The wolf was killed on land belonging to former parliamentary candidate Steffen Troldtoft, Danish media reports

The wolf was killed on land belonging to former parliamentary candidate Steffen Troldtoft, Danish media reports, though it is thought his friend fired the fatal shot
This is the heartbreaking moment one of the first wolves to roam wild in Denmark for 200 years was shot dead.

Footage captured by two naturalists shows the animal, reported to be a female, being hit with a single shot fired from a nearby car before dropping to the ground.

If the animal is verified as female it could spell the end to wolves in Denmark for the second time, since only one female has been confirmed to be living there.



The wolf's remains have been sent for forensic testing, with the results expected later this month.

A 66-year-old man has been arrested on a charge of breaching hunting laws and has pleaded not guilty, Danish media reports.

The wolf was killed on farmland in Ulfborg, in the country's west, which is owned by Steffen Troldtoft, a former parliamentary candidate with the Liberal Alliance, website DR said.

It is thought a friend of Troldtoft fired the fatal shot, DR adds, though he was present when the killing took place.

Additional video shows a man that DR claims is Troldtoft chasing after the wolf on his tractor shortly before it was killed. He has refused to comment.

He is a well-known advocate for hunting wolves, which are currently a protected species in Denmark, DR added.

The Liberal Alliance is part of country's triple coalition government.

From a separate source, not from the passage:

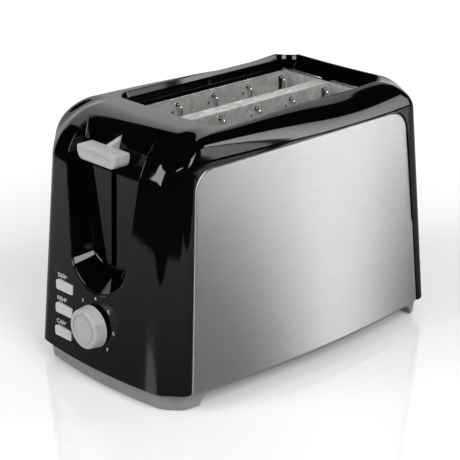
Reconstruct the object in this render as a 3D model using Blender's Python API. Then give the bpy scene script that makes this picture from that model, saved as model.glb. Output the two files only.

The video was recorded by researchers Ulla Pipaluk Zobbe and Lars Lorentsen on April 16, and first made public on Sunday.

It has caused an outcry in Denmark since being published, with many demanding that the shooter be jailed.

Guillaume Chapron, associate professor at the Swedish University of Agricultural Sciences, told The Guardian that the killing was 'completely unacceptable'.

He said the wolf was showing no sign of aggressive behaviour before it was shot but 'rather a mix of caution and curiosity.'

Wolves were hunted to extinction in Denmark some time in the early 1800s.

There was anecdotal evidence that the animals had returned to the country some time around 2012, with confirmation coming in May last year.

Scientists testing fecal matter found in the country's sparsely-populated agricultural region confirmed the presence of at least five wolves.

Most intriguing was the discovery that there was at least one female among their number, raising the prospect of cubs being born this year.

Researchers refused to reveal their exact location for fear they would be targeted by hunters.

It is thought that the wolves were originally from Germany but had been rejected by their pack before walking 310 miles to Denmark to find new hunting grounds.